Edit: oh yeah, i forgot that craziest part. He said people have been lnyched during his time living there. (Sorry if this is too dark, but all things considered, its hard to believe everything he said)
years ago, i picked up a couple of very young and beautiful women in downtown Denver hitchhiking up to Winter Park. They were from Chile, barely spoke English, and worked at the resort for the season. I asked them to promise me they'd never hitchhike again from where i picked them up. I had no interest in seeing their photos/bodybags on the news.
I regularly pick people up, but wouldn’t recommend it unless you’ve really given it thought.
For me - I’m a 6’2” bearded dude. I drive a Jeep and almost never have the doors or top on it in the summer. I’m also armed and have had some training.
Being in an open vehicle means that anyone around me in traffic can see what’s going on, so I’m reasonably confident a hitchhiker isn’t going to try to take me hostage or directly threaten me with a weapon. It also couldn’t be any better ventilated, so I’m able to pick people up whose “odor” would others make it difficult to get a ride.
I’ve probably picked up 100 or more hitchhikers at this point. I’ve had a couple that were obviously unhinged, more than a few people who were drunk or stoned to the point they had no business in public, and a surprising number of people who I would have never expected to take me up on my offer of a ride.
One of my favorite memories of this is when I found myself in Charlottesville, VA at about 1am, wide awake, in a growing snowstorm with nothing to do. My Jeep didn’t have doors or a top even though it was ~10ºF out. There was a little over a foot of snow on the ground, and the city buses had stopped as a result. I ended up driving back and forth all over downtown as the bars closed, taking college kids back to their homes when I found them stumbling through the snow trying walk back.
I often wonder how many of them woke up the next day questioning their own sanity. “How did I get home last night? I remember walking, then got a ride in a Go-Kart… Wait a sec - was that Hagrid driving!?”
I've been a hitchhiker and I've picked up hitchhikers though not in years as they're less common today where I live and I've been a parent and I won't pick up hitchhikers with my kids in the car. So while I was going to say "I don't think there's much risk" I guess I must admit I do acknowledge some risk involved, given that I won't do it with my kids aboard.
But overall hitchhikers are people just like you and me, the difference being they haven't got a car, obviously. I figure the worst that would happen is I'm robbed and my car stolen, which would stink but the risk is infinitesimal and the benefit I perceive in helping out my fellow human is worth it to me. Notably, I am male; my calculous would likely be different if I were female.

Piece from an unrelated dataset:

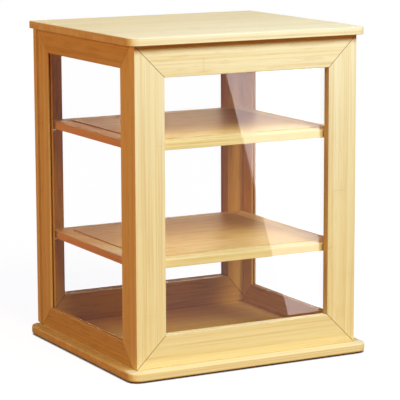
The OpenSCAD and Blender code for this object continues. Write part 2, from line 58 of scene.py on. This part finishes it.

There's also the typical caveat of minding one's common sense & gut. If someone looks like a basket case I'm unlikely to pick them up, or if it's an odd hour/past dark, the area is remote etc. But someone on an busy onramp to I-40 during daytime, why not?
While hitchhiking, I was once picked up by a mother with her young children in the backseat. It seemed odd even to me that she would take such a risk with a stranger, but in the course of the drive she explained that her eldest daughter was a serial hitchhiker and that it gave her peace of mind to provide the sort of positive encounters that she hoped her daughter would experience.
I've experienced both sides, and been more afraid as a hitchhiker than as the driver, mostly from terrible driving vs. any direct bodily threat. I'm a large male too, though maybe always-connected & cell phones would actually make this safer for women?
A guy picked me up when I was hitchhiking out of Whitehorse, Yukon (or maybe it was Haines Junction?). I should have been suspicious since he had just left a bar (and for some reason had hundreds and hundreds of empty bottles in the back of his pickup truck — for recycling?).
Yeah, he's swerving on the highway. He even let me know the RCMP were very serious about drunk driving. I offered to drive but he declined my offer.
It was the only time I saw the Northern Light in full spectacle — he pulled over for that. Blew my mind (although, at the same time, I was running on very little sleep).
You just need to be prepared to out crazy whatever you encounter. My plan, if it ever went sideways, was to pin the throttle and take my hands off the wheel. Fortunately it never came to that.
One teenage boy had just been thrown out of his house, with nothing other than a torn shirt and shorts, by his drunk father. I drove him to his girlfriend's place.
One desperate father had taken a bus as far as he could, but still had miles to walk to get to his mother's place and back home before his kids would wake up in the morning.
I wrote about those and my other recollections a while back[1], but none as memorable as this piece.